The current assistant CEOs (ACEOs) include Nancy Anderson, who oversees budget and finance departments; Jeff Frapwell, who oversees facilities and technology departments such as general services, planning and information technology; and Nisich, who oversees health and social services departments and is retiring in March.
Miyasato currently oversees the human resources and public safety departments.
The reorganization would change that, as seen in the organizational chart below.

Anderson will become chief ACEO, and the county is recruiting for a budget director and deputy CEO in that division.
The county also will hire a new ACEO and principal analyst overseeing municipal services departments, Miyasato said.
Nisich is retiring after 15 years as an ACEO, and Frapwell will be “winding down his time with the county over the next several months but continuing on special projects,” she added.
Tanja Heitman Joining County Executive Office
Heitman has been at the Probation Department since 1990 and was appointed as Chief Probation Officer in 2017.
She has overseen probation’s role in realignment and juvenile-justice reforms, expanding the pre-trial supervision program, and taking over supervision for the alternative sentencing program.

Heitman said she was feeling ready to leave the Probation Department in the hands of new leadership, but didn’t want to retire yet, or leave Santa Barbara County.
“Mona approached me with the opportunity, and it was a win-win for me. It’s what I think of as a bridge,” Heitman said.
“I won’t be chief probation officer, but I still have the opportunity to be very much involved with what’s happening in criminal justice.”
Integrating health and social services more with the criminal justice system will be a focus of her new job, she said.
“I really deeply believe that’s the road to us being more successful, more effective, and I think that’s a value that I’ve put out there for a long enough time that people understand it,” she said.
Her experience chairing the Criminal Justice Data Committee has also helped prepare her for the role, she said.
“I hope to bring that lens to the County Executive Office to really begin leaning in to how do we integrate data better, use data in more meaningful ways to understand what’s happening in departments and how departments can assist each other,” she said.
Reflecting on her career with the Probation Department, Heitman is proudest of reforming the juvenile-justice system and expanding the pretrial supervision program for adults.
It was a “deep data dive” that revealed the high number of juvenile offenders incarcerated for low-level offenses, and the department responded by changing policies and reducing the impacts of the system on local youth, she said.
“For whatever reason, our numbers were trending in the wrong direction, and it was not because our youth in Santa Barbara County were any more of a concern than the rest of the state,” she said.
The pretrial supervision program oversees people released from jail custody and supervised while going through the court process.
“Pretrial has really in my view transformed everybody’s thinking about the jail population and the possibility of diverting individuals,” Heitman said.
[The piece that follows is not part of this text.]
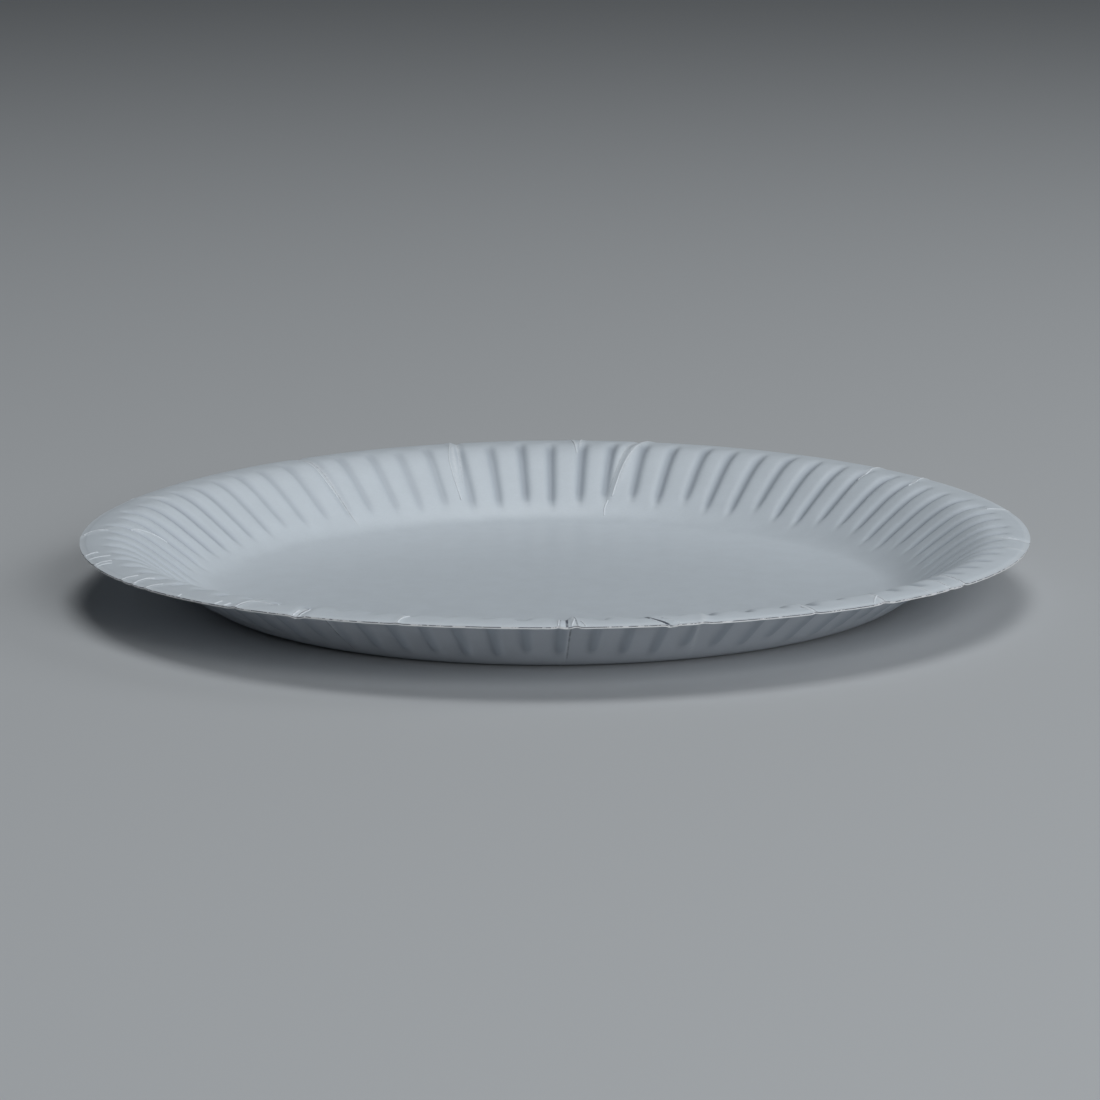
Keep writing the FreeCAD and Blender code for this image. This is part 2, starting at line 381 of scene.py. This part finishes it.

“In early discussions, high-level stakeholders told me this is not going to be fruitful, not enough people can be diverted out of the jail, the people in jail need to be in jail.
“I really felt strongly that we needed to explore that with a new perspective and not just assume that that’s the way it always was, that’s the way it had to be.
“So many people are successfully out on pre-trial release that if not for the program, they’d be sitting in jail and they’d be losing their jobs and lose housing and lose the ability to care for their children,” Heitman said.
Chief probation officers are appointed by the Superior Court, and courts Executive Officer Darrel Parker said the presiding judge is conferring with the Courts Executive Committee on the next steps for the recruitment of Heitman’s replacement.